Gestern Abend Kontrastprogramm in der Galerie B., welcher es gelungen ist, die wohl kitschigste Ausstellung in ihrer nunmehr 40-jährigen Geschichte zu kuratieren. In Rosa, gelb und zartblau dominierten Bilder im Unterzehntausend Euro Bereich. Ein Künstler steuerte Skulpturen bei, die aussahen wie überdimensionale Handschmeichler. Allesamt aus Stealit. Nun hört sich Stealit ja ziemlich hochtrabend an und man wundert sich, dass dieser „seltene“ Stein in solch vielschimmernder Farbenprächtigkeit zur Verfügung steht, sogar in gelb, rosa und zartblau. Speckstein jedoch dürfte jedem meiner Leser aus dem Handarbeitsunterricht bekannt sein.
Das Kunsterlebnis war so einschneidend, dass ich den lieben langen Morgen, bis Cachekollege O-H. Cachealarm auslöste, einen Artikel fabulierte, den ich gerne geschrieben hätte zum Thema Nach-dem-Mund-reden, in dem es nicht nur um Kunst gehen sollte und wie sich die Menschen darüber äußern, was sie von diesem oder jenem Kunstwerk halten. Nein, es sollte eine Abhandlung werden, die alle Bereiche des Lebens und der Meinungsfindung betreffen. Zu diesem Zweck hatte ich eine Pyramide auf Papier gekritzelt, in der ich einige Strichmännchen übereinander skizzierte und ihnen die Namen A, B, C, D und so weiter gab. Ganz oben in der Pyramide stand A, dessen Meinung die allerwichtigste ist, darunter waren B und C auf gleicher Ebene, dann folgten D, E und F und so weiter. Je geringer die Stufe in der Meinungspyramide, desto weniger wichtig die Meinung der skizzierten Menschen.

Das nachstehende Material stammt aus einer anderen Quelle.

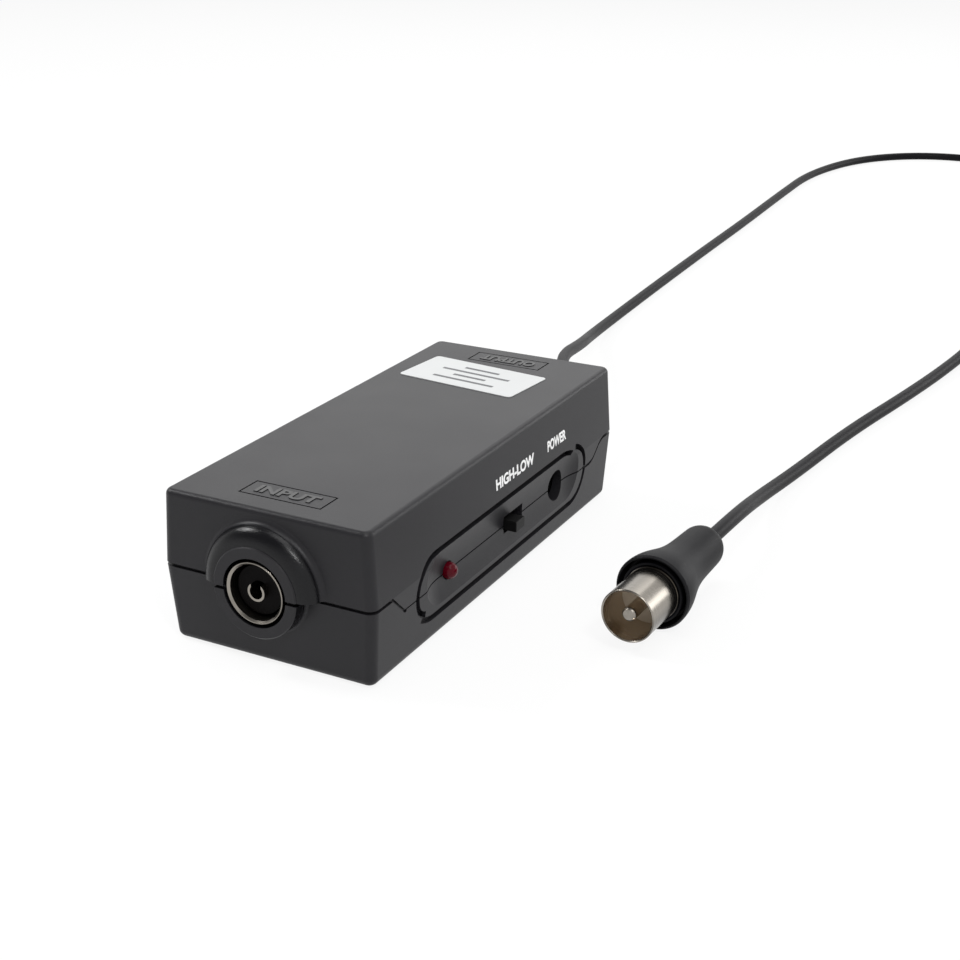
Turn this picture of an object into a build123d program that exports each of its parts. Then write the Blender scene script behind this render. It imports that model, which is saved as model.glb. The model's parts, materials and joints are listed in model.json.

„Ein tolles Modell,“ rieb ich mich am Kinn. Bloß, was sagt es aus? Was passiert, wenn niemand in der Pyramide eine Meinung hat, etwa zum Thema, ob überdimensionale Handschmeichler aus Speckstein gut sind oder böse? Dann wird es so kommen, dass diejenigen ganz unten in der Meinungspyrmaide überlegen, was wohl diejenigen eine Stufe höher in der Meinungspyramide meinen würden – weil sie in irgendeiner Weise abhängig sind von denen, die über ihnen stehen – und sodann diese mutmaßliche Meinung als die Ihre akzeptieren. So beißt sich die Ratte in den Schwanz, wenn es keine Meinung gibt (umgedrehtes Meinungspyramidenprinzip – die Meinung kommt von Unten – dies wiederum würde einen Aufsatz über die Richtung der Meinungsbildung nachziehen, welchen zu schreiben ich aber nicht in der Lage bin. Trotzdem: guter Einwurf).
In der Regel gibt es aber eine Meinung und die, in der Meinungspyramide Gefangenen, stehen in dem Dilemma, die Meinung, der über ihnen stehenden zu bestätigen – aus verschiedenen Gründen (Chef; Liebe; Sexbegierden; Sex mit Chef; enttäuschte Liebe; oder schlicht, jemand aus Unterwürfigkeit nach dem Mund reden – es gibt unzählige Gründe, keine eigene Meinung zu haben, bzw. eine andere Meinung anzunehmen, inklusive des ehrlichsten Grundes: tatsächlich keine eigene Meinung zu haben: man ist schlicht indifferent).
Schnitt.
Ungefähr in dieser Phase des gedachten Textes über die Meinungspyramide kam der Anruf von Cachekollege O-H. Ich erinnere mich, dass ich, nachdem wir telefoniert hatten, vor dem Blatt mit der soeben skizzierten Meinungspyramide stand und eine Liste von Schlagworten betrachtete und ich mitten im Satz mit der Kritzelei aufgehört hatte.
Verflixt.
Man sollte Gedanken einfach zu Ende führen, denn schließlich ist es schwer genug, das was sich in einer zehntel Sekunde im menschlichen Gehirn abspielt, eins zu eins auszudrücken.
Schnitt.
Dunkle Stellen wabern in unserem Innern. Es sind die unwegsamen Hochmoore der Erkenntnis.